Bash scripts executed in Hybrid SaaS environments obtain the IAM permissions assigned to the agent. If these permissions include amending an ECS Fargate service, then a script can be used to change the number of agent instances.

The below script can be used within a Bash Script orchestration component to do this:

###
# This script will alter the desired task count for a Matillion Agent
# Please set the required variables to the values seen in the AWS ECS Console
# Note: new agent instances usually take sround 4 minutes to be available for task processing
###

AWS_REGION=<AWS region e.g. eu-west-1>
AWS_ECS_SERVICE=<ECS Fargate Task Name>
AWS_ECS_CLUSTER=<ECS Cluster Name>
DESIRED_AGENT_COUNT=2

aws ecs update-service --service $AWS_ECS_SERVICE --desired-count $DESIRED_AGENT_COUNT --region $AWS_REGION --cluster $AWS_ECS_CLUSTER

This script needs the following permission in the IAM role attached to the Task Definition as the Task Role for the agent:

ecs:UpdateService

You must add this permission before running the script, as it's not added by default.

Note

New agent instances take around 4 minutes to become available.
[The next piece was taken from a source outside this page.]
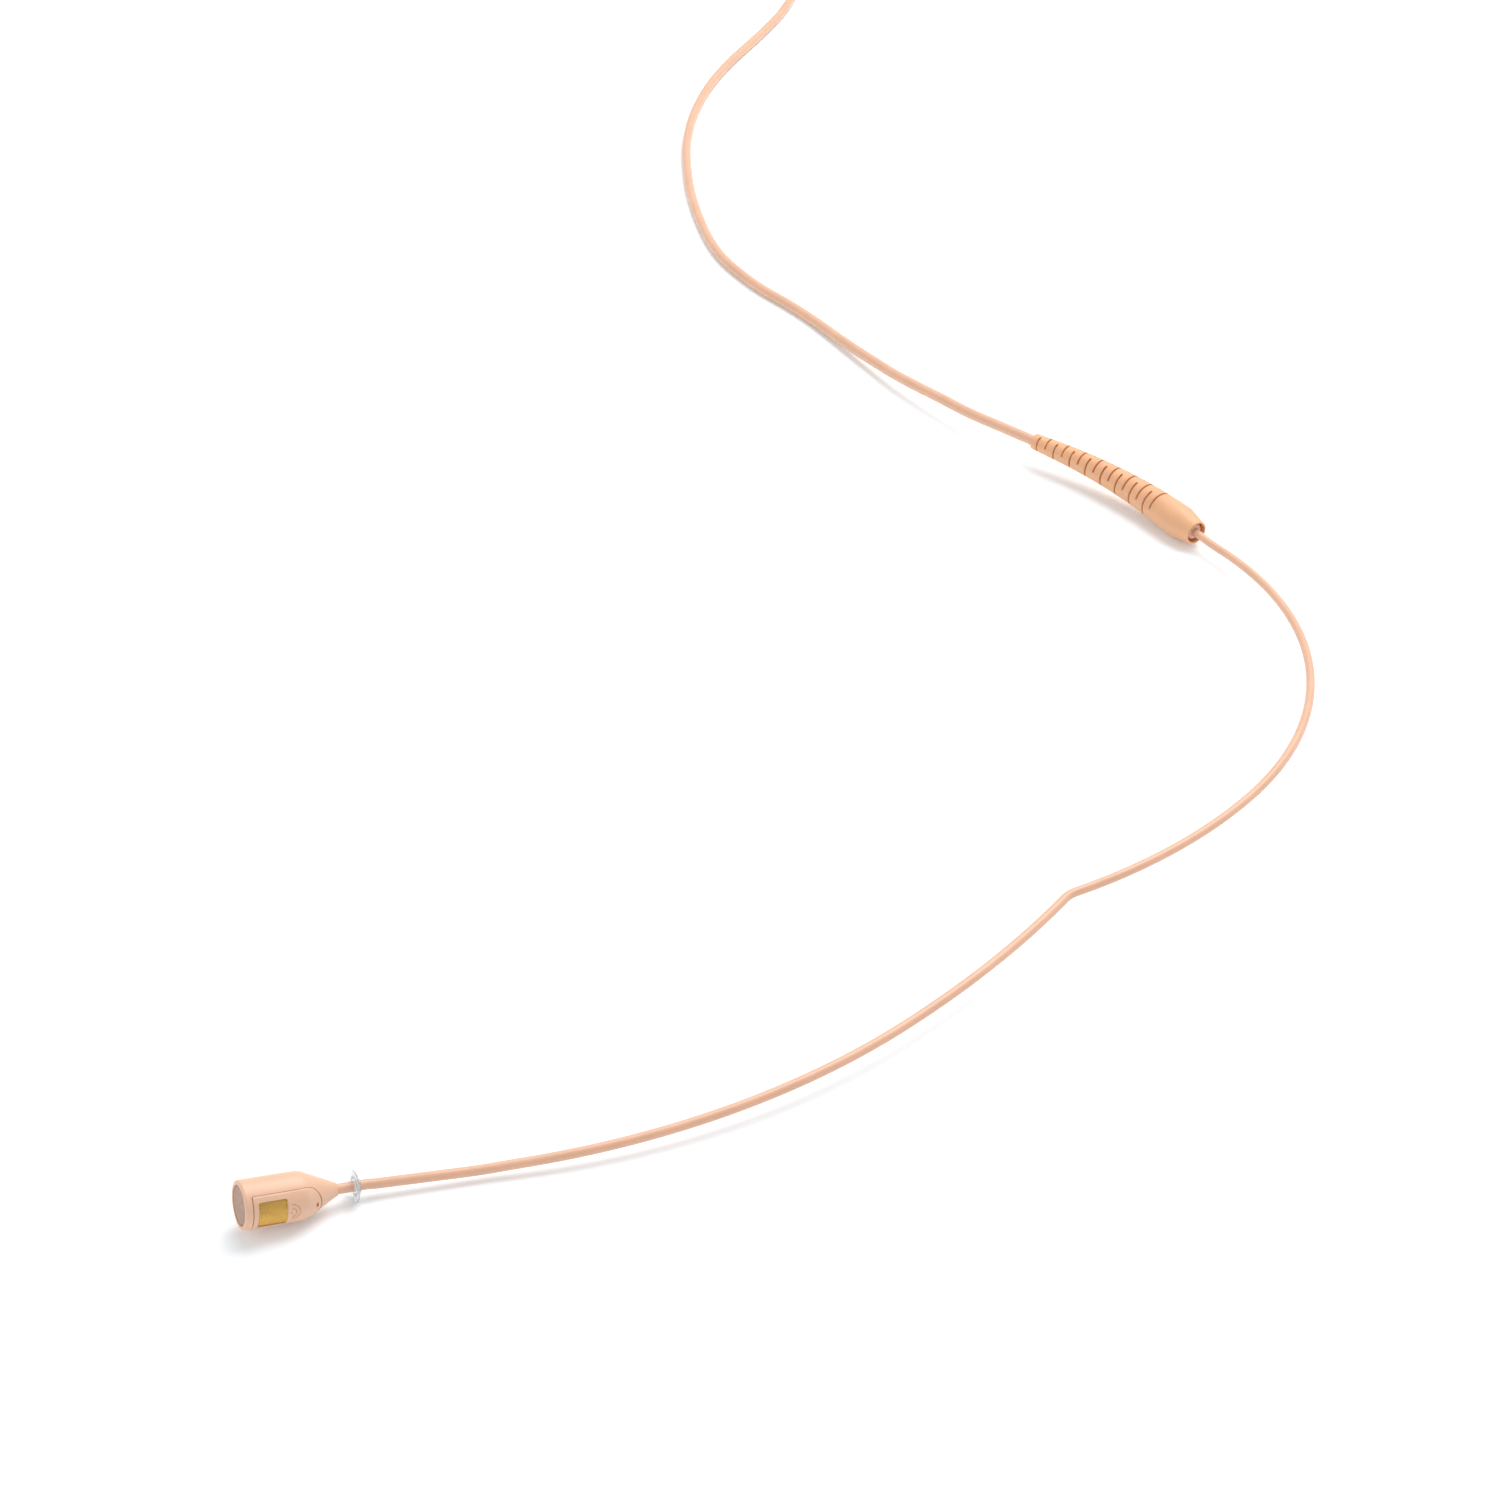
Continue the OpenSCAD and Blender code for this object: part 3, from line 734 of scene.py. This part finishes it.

Please consider this when scheduling your scaling events.
Be aware of other pipelines or users who may be relying on the agent—this resize will affect any users or pipelines using the agent.

Scaling Snowflake

If you're not seeing the performance expected—even when using a Matillion Full SaaS solution of sufficient size for your workloads—it might be that your Snowflake warehouse defined in the Matillion environment needs scaling. Read Monitoring Warehouse Load to learn more.

If a warehouse is overloaded with many parallel queries, the queries will queue. A large queue time shown in the Snowflake graph indicates pipeline performance will benefit from scaling the warehouse.

Matillion recommends enabling multi-cluster warehousing if this is available in your Snowflake account. Using this mechanism, Snowflake will horizontally scale the warehouse by starting and stopping instances of the warehouse automatically. Matillion has found that this improves concurrent performance in a better way than simply increasing the size of the warehouse.